Luke sets the ministry of John the Baptist (and of Jesus) in its historical context, in particular, during the Roman Empire.
This would be around 28-29AD.
Following the death of Herod the Great, his kingdom was divided into four parts. Herod Antipas, one of the sons of Herod the Great, ruled Galilee. We know little about Philip (except that Herodias, whom Herod married, was first married to Philip) and Lysanias. Along with the connection to Tiberius and Pilate, Luke further situates John’s ministry in the political context of his day.
According to Jewish tradition there could be one high priest at a time and he remained for life. The Romans insisted that there would be some tenure. So even though in fact Caiaphas was the high priest, Annas was still recognized as such by the people. This is the religious context.
God has chosen John to be the forerunner of the Christ.
That the word of God came to John in the wilderness reminds the people of the covenant which was ratified in the desert or wilderness.
John went throughout the whole region of the Jordan, proclaiming a baptism of repentance for the forgiveness of sins, as it is written in the book of the words of the prophet Isaiah: A voice of one crying out in the desert: "Prepare the way of the Lord,
make straight his paths. Every valley shall be filled and every mountain and hill shall be made low. The winding roads shall be made straight, and the rough ways made smooth,
and all flesh shall see the salvation of God."

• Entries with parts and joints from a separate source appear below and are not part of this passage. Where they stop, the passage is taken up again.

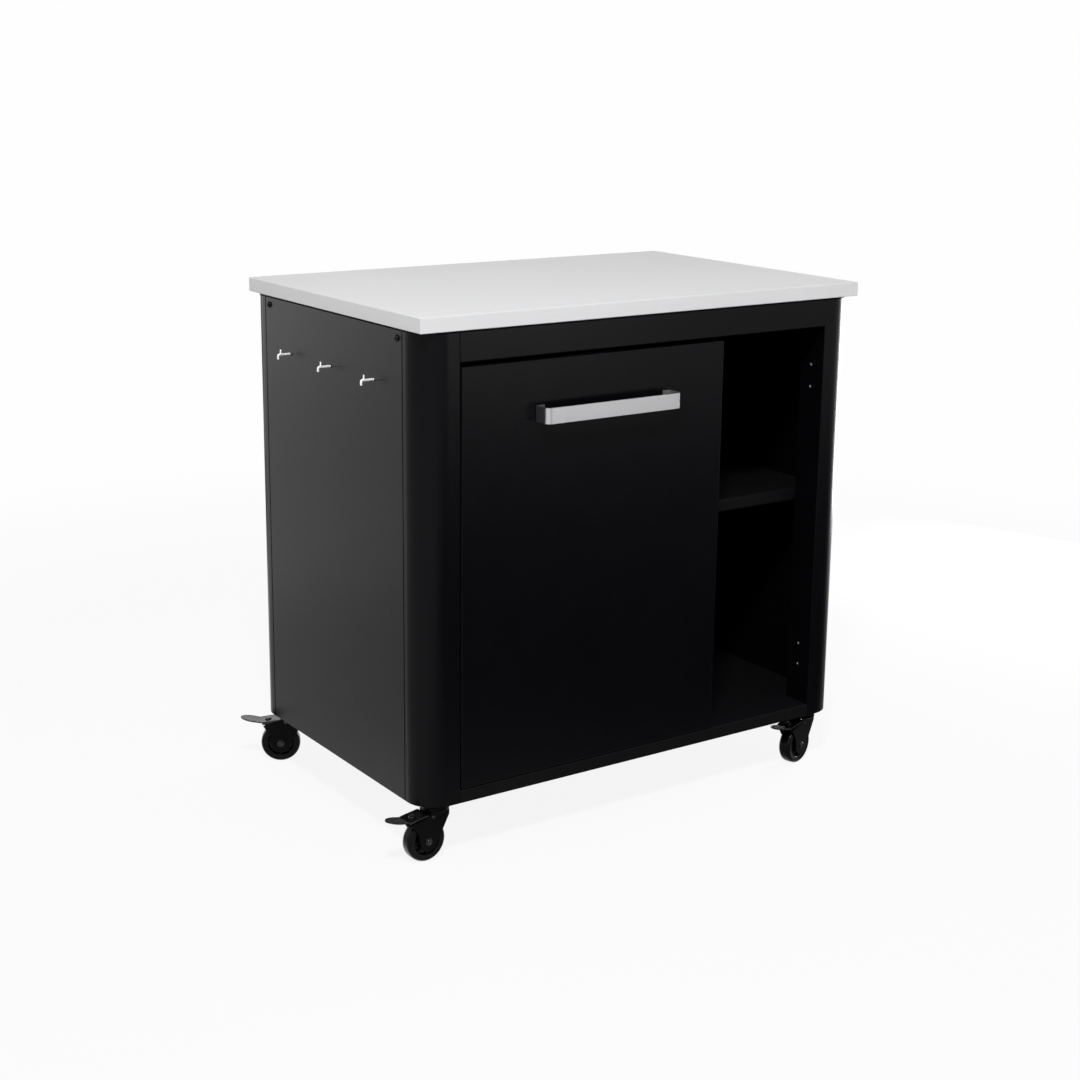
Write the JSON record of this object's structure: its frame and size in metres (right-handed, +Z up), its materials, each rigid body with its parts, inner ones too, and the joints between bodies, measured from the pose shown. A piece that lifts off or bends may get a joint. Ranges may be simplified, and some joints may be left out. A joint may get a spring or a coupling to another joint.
{
  "type": "grill cart",
  "caption": "Outdoor grill cart: steel worktop on a black folded-sheet cabinet with rounded corners, pull-out front with bar handle, open shelf bay, tool pegs and braked swivel casters",
  "frame": {"origin": "on the floor at the middle of the footprint of the whole object with its handle, pegs and brake pedals, pull-out shut", "axes": "+X to the right as one faces the pull-out, +Y to the back, +Z up"},
  "size_m": [0.948, 0.6358, 0.899],
  "materials": {
    "worktop_paint": "light grey satin powder coat",
    "black_paint": "black satin powder coat",
    "brushed_handle": "brushed stainless steel",
    "peg_chrome": "polished",
    "zinc_steel": "zinc plated",
    "caster_paint": "black satin coat",
    "wheel_plastic": "moulded black wheel",
    "brake_plastic": "moulded black plastic"
  },
  "bodies": {
    "cabinet": {"worktop": "worktop_paint", "worktop_channels": "zinc_steel", "foot_plates": "black_paint", "side_panel_left": "black_paint", "side_panel_right": "black_paint", "back_panel": "black_paint", "front_rail": "black_paint", "floor_panel": "black_paint", "divider_panel": "black_paint", "shelf": "black_paint", "shelf_brackets": "zinc_steel", "tool_pegs": "peg_chrome", "slide_brackets": "zinc_steel", "slide_outer_left": "zinc_steel", "slide_outer_right": "zinc_steel", "caster_stems": "caster_paint", "column_front_left": "black_paint", "column_front_right": "black_paint", "column_rear_left": "black_paint", "column_rear_right": "black_paint"},
    "pull_out": {"pull_out_front": "black_paint", "pull_out_liner": "black_paint", "handle": "brushed_handle", "pull_out_tray": "black_paint", "tray_gussets": "black_paint", "slide_inner_left": "zinc_steel", "slide_inner_right": "zinc_steel"},
    "slide_middle_left": {"slide_middle_left": "zinc_steel"},
    "slide_middle_right": {"slide_middle_right": "zinc_steel"},
    "caster_fork_front_left": {"caster_fork_front_left": "caster_paint"},
    "caster_wheel_front_left": {"caster_wheel_front_left": "wheel_plastic"},
    "caster_brake_front_left": {"caster_brake_front_left": "brake_plastic"},
    "caster_fork_front_right": {"caster_fork_front_right": "caster_paint"},
    "caster_wheel_front_right": {"caster_wheel_front_right": "wheel_plastic"},
    "caster_brake_front_right": {"caster_brake_front_right": "brake_plastic"},
    "caster_fork_rear_left": {"caster_fork_rear_left": "caster_paint"},
    "caster_wheel_rear_left": {"caster_wheel_rear_left": "wheel_plastic"},
    "caster_brake_rear_left": {"caster_brake_rear_left": "brake_plastic"},
    "caster_fork_rear_right": {"caster_fork_rear_right": "caster_paint"},
    "caster_wheel_rear_right": {"caster_wheel_rear_right": "wheel_plastic"},
    "caster_brake_rear_right": {"caster_brake_rear_right": "brake_plastic"}
  },
  "joints": [
    {"name": "pull_out_slide", "type": "slide", "parent": "cabinet", "child": "pull_out", "axis": [0, -1, 0], "range_m": [0, 0.46]},
    {"name": "slide_middle_left_travel", "type": "slide", "parent": "cabinet", "child": "slide_middle_left", "axis": [0, -1, 0], "range_m": [0, 0.23]},
    {"name": "slide_middle_right_travel", "type": "slide", "parent": "cabinet", "child": "slide_middle_right", "axis": [0, -1, 0], "range_m": [0, 0.23]},
    {"name": "swivel_front_left", "type": "hinge", "parent": "cabinet", "child": "caster_fork_front_left", "pos_m": [-0.3775, -0.24541, 0.0952], "axis": [0, 0, 1], "continuous": true},
    {"name": "wheel_spin_front_left", "type": "hinge", "parent": "caster_fork_front_left", "child": "caster_wheel_front_left", "pos_m": [-0.40087, -0.24663, 0.036], "axis": [0.0523, -0.9986, 0], "continuous": true},
    {"name": "brake_press_front_left", "type": "hinge", "parent": "caster_fork_front_left", "child": "caster_brake_front_left", "pos_m": [-0.39148, -0.24614, 0.0776], "axis": [0.0523, -0.9986, 0], "range_deg": [0, 7]},
    {"name": "swivel_front_right", "type": "hinge", "parent": "cabinet", "child": "caster_fork_front_right", "pos_m": [0.4255, -0.24541, 0.0952], "axis": [0, 0, 1], "continuous": true},
    {"name": "wheel_spin_front_right", "type": "hinge", "parent": "caster_fork_front_right", "child": "caster_wheel_front_right", "pos_m": [0.40289, -0.25146, 0.036], "axis": [0.2588, -0.9659, 0], "continuous": true},
    {"name": "brake_press_front_right", "type": "hinge", "parent": "caster_fork_front_right", "child": "caster_brake_front_right", "pos_m": [0.41197, -0.24903, 0.0776], "axis": [0.2588, -0.9659, 0], "range_deg": [0, 7]},
    {"name": "swivel_rear_left", "type": "hinge", "parent": "cabinet", "child": "caster_fork_rear_left", "pos_m": [-0.3775, 0.26409, 0.0952], "axis": [0, 0, 1], "continuous": true},
    {"name": "wheel_spin_rear_left", "type": "hinge", "parent": "caster_fork_rear_left", "child": "caster_wheel_rear_left", "pos_m": [-0.39797, 0.27544, 0.036], "axis": [-0.4848, -0.8746, 0], "continuous": true},
    {"name": "brake_press_rear_left", "type": "hinge", "parent": "caster_fork_rear_left", "child": "caster_brake_rear_left", "pos_m": [-0.38975, 0.27088, 0.0776], "axis": [-0.4848, -0.8746, 0], "range_deg": [0, 7]},
    {"name": "swivel_rear_right", "type": "hinge", "parent": "cabinet", "child": "caster_fork_rear_right", "pos_m": [0.4255, 0.26409, 0.0952], "axis": [0, 0, 1], "continuous": true},
    {"name": "wheel_spin_rear_right", "type": "hinge", "parent": "caster_fork_rear_right", "child": "caster_wheel_rear_right", "pos_m": [0.40289, 0.27015, 0.036], "axis": [-0.2588, -0.9659, 0], "continuous": true},
    {"name": "brake_press_rear_right", "type": "hinge", "parent": "caster_fork_rear_right", "child": "caster_brake_rear_right", "pos_m": [0.41197, 0.26772, 0.0776], "axis": [-0.2588, -0.9659, 0], "range_deg": [0, 7]}
  ],
  "couplings": [
    {"joint": "slide_middle_left_travel", "follows": "pull_out_slide", "ratio": 0.5},
    {"joint": "slide_middle_right_travel", "follows": "pull_out_slide", "ratio": 0.5}
  ]
}
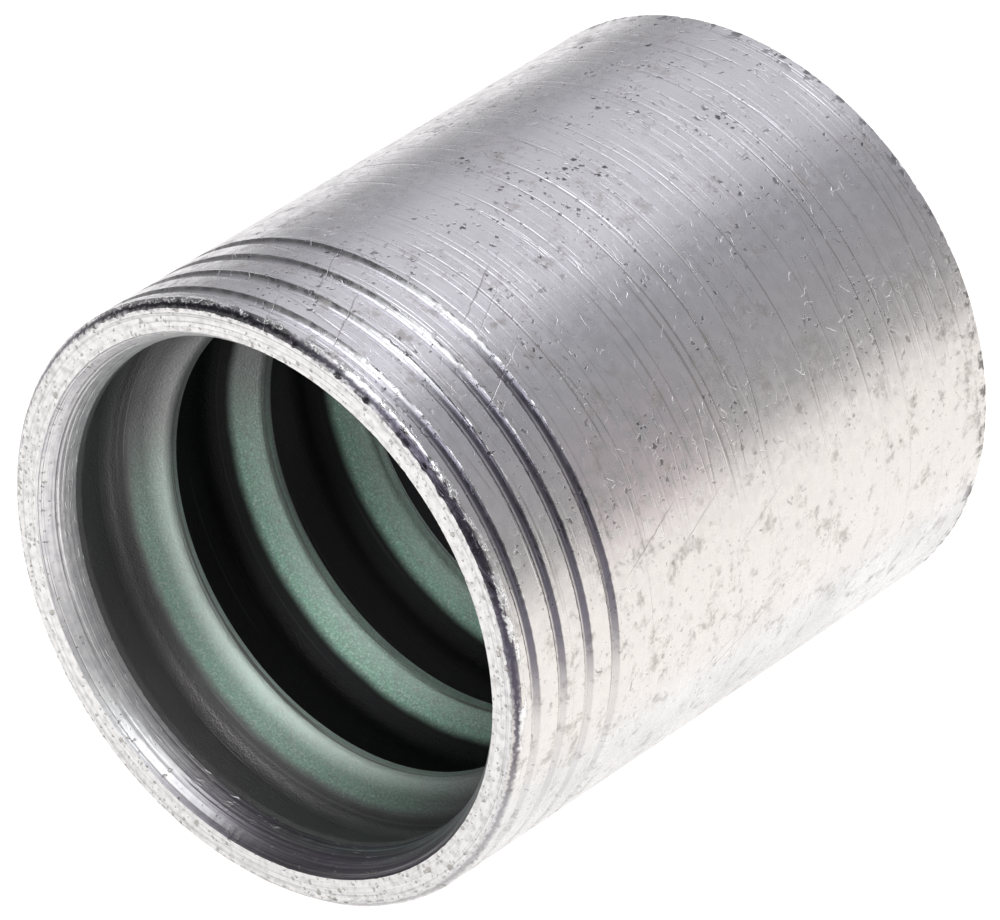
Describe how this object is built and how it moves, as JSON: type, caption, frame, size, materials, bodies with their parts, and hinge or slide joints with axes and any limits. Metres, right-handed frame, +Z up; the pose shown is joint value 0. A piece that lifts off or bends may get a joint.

The purpose of the repentance and the baptism as a sign of their desire for forgiveness was to prepare their hearts to receive the word of the Messiah.
Luke situates John’s ministry in the prophetic context. He quotes Isaiah 40:3-5.
It was the custom of the day for the king to send messengers ahead of him to prepare the people for his pending visit. God sends John to be his spokesperson.
During this Advent season what are we doing to prepare our hearts for a deeper coming of Jesus, so that we too can see his salvation?
Will that preparation include the Sacrament of Reconciliation? Will it include the forgiveness of others as well as asking their forgiveness?
Pray: Come, Lord, Jesus, Come. Come into my heart in a fuller way. Draw me into your presence.